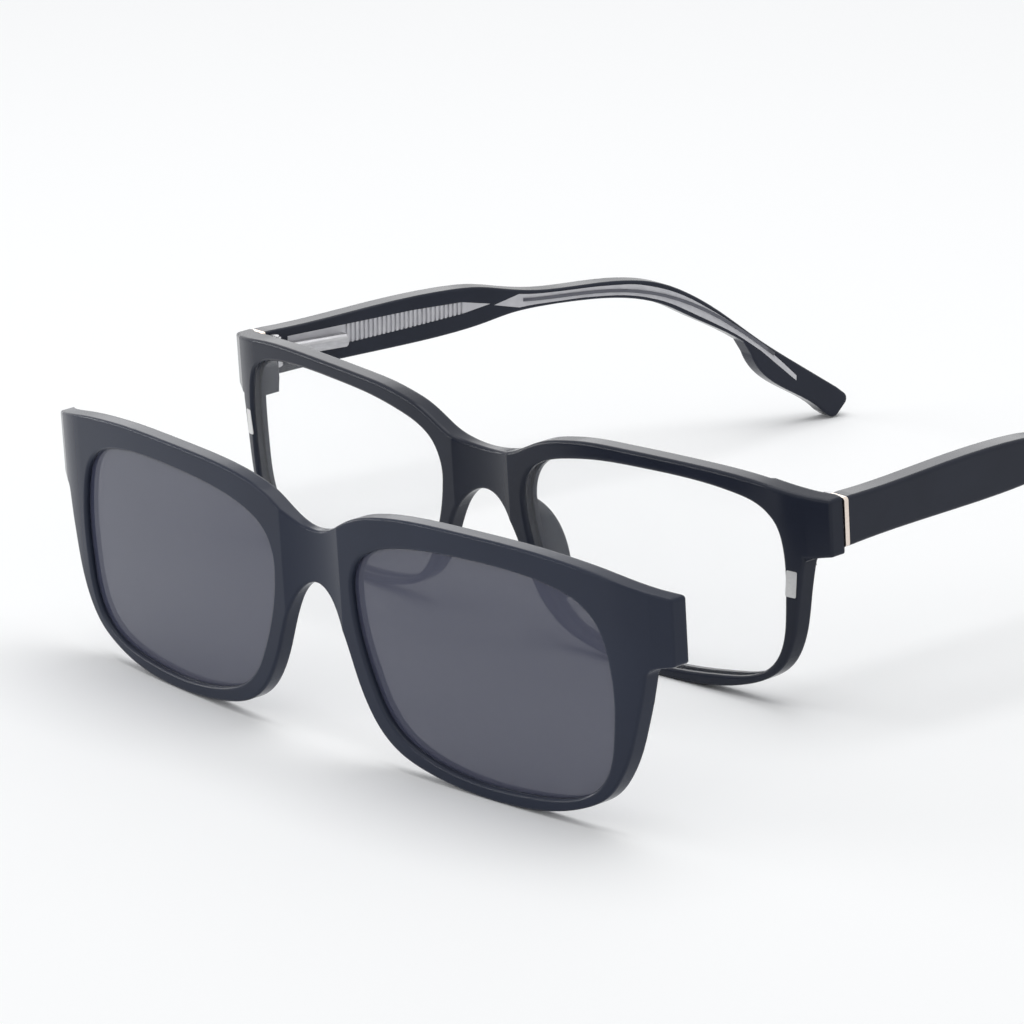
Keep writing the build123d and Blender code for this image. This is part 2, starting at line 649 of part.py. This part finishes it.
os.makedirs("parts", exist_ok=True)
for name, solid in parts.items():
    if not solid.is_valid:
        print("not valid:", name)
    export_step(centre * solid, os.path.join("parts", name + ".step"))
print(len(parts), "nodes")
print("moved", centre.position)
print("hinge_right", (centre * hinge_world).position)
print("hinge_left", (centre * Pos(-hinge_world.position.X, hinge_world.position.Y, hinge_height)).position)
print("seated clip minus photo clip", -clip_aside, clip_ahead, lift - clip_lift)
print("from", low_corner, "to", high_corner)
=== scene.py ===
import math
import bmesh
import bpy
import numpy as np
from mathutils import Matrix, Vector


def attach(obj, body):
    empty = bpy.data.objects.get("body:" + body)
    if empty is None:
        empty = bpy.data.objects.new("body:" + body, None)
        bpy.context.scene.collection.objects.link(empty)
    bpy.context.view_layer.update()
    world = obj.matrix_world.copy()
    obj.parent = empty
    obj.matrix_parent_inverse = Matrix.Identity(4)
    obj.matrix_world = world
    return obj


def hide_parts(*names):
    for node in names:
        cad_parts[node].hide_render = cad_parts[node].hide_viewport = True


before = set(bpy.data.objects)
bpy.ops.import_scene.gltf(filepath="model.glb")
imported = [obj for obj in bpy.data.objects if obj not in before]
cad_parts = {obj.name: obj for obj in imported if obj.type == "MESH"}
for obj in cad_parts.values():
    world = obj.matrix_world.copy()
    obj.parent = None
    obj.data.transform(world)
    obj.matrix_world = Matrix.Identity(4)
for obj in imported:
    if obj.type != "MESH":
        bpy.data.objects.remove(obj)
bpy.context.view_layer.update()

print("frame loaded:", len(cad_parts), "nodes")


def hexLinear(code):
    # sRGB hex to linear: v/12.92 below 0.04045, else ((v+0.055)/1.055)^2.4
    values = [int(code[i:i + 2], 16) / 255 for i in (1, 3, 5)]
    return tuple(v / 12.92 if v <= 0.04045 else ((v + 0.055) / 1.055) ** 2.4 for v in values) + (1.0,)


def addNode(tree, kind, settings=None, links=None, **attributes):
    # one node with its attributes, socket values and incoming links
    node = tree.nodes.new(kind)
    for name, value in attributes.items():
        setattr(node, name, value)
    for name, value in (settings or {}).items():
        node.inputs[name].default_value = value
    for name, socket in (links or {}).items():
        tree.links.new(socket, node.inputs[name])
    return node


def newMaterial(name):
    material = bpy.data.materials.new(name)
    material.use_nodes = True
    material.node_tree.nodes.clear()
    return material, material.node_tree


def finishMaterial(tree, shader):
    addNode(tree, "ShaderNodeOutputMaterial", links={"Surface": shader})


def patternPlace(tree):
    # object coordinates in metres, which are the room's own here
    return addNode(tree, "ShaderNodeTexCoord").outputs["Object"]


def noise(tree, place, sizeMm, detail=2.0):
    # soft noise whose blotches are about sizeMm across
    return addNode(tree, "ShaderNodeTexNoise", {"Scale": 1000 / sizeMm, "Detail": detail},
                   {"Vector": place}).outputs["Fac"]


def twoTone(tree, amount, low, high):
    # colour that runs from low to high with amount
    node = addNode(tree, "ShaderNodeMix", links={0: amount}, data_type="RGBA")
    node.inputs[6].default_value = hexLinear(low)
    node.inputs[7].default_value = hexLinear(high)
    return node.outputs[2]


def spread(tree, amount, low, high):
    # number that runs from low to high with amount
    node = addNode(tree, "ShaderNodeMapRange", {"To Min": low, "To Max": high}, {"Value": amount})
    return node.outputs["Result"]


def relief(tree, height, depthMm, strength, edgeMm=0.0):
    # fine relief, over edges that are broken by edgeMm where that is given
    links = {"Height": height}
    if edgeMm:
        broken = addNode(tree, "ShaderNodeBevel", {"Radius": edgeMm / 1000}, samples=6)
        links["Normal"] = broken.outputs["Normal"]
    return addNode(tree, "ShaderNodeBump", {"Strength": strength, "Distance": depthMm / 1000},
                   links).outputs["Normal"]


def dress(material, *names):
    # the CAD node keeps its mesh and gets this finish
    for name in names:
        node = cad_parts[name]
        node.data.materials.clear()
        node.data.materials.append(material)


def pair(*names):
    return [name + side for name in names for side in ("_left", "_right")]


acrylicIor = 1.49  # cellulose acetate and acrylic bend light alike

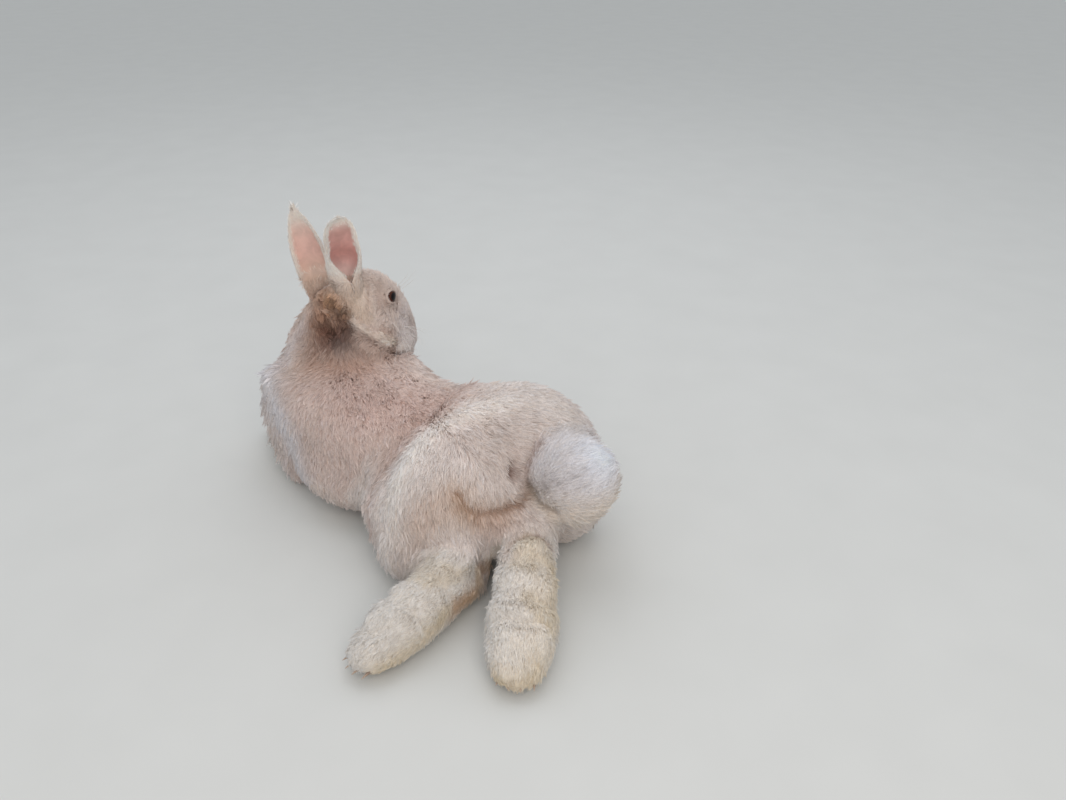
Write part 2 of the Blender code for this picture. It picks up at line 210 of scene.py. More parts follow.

_AIM OF THE EXERCISE_
Go through the material above and output exactly the lines from the one containing "(centre * hinge_world).position)" through the one containing "before = set(bpy.data.objects)".

_SOLUTION_
print("hinge_right", (centre * hinge_world).position)
print("hinge_left", (centre * Pos(-hinge_world.position.X, hinge_world.position.Y, hinge_height)).position)
print("seated clip minus photo clip", -clip_aside, clip_ahead, lift - clip_lift)
print("from", low_corner, "to", high_corner)
=== scene.py ===
import math
import bmesh
import bpy
import numpy as np
from mathutils import Matrix, Vector


def attach(obj, body):
    empty = bpy.data.objects.get("body:" + body)
    if empty is None:
        empty = bpy.data.objects.new("body:" + body, None)
        bpy.context.scene.collection.objects.link(empty)
    bpy.context.view_layer.update()
    world = obj.matrix_world.copy()
    obj.parent = empty
    obj.matrix_parent_inverse = Matrix.Identity(4)
    obj.matrix_world = world
    return obj


def hide_parts(*names):
    for node in names:
        cad_parts[node].hide_render = cad_parts[node].hide_viewport = True


before = set(bpy.data.objects)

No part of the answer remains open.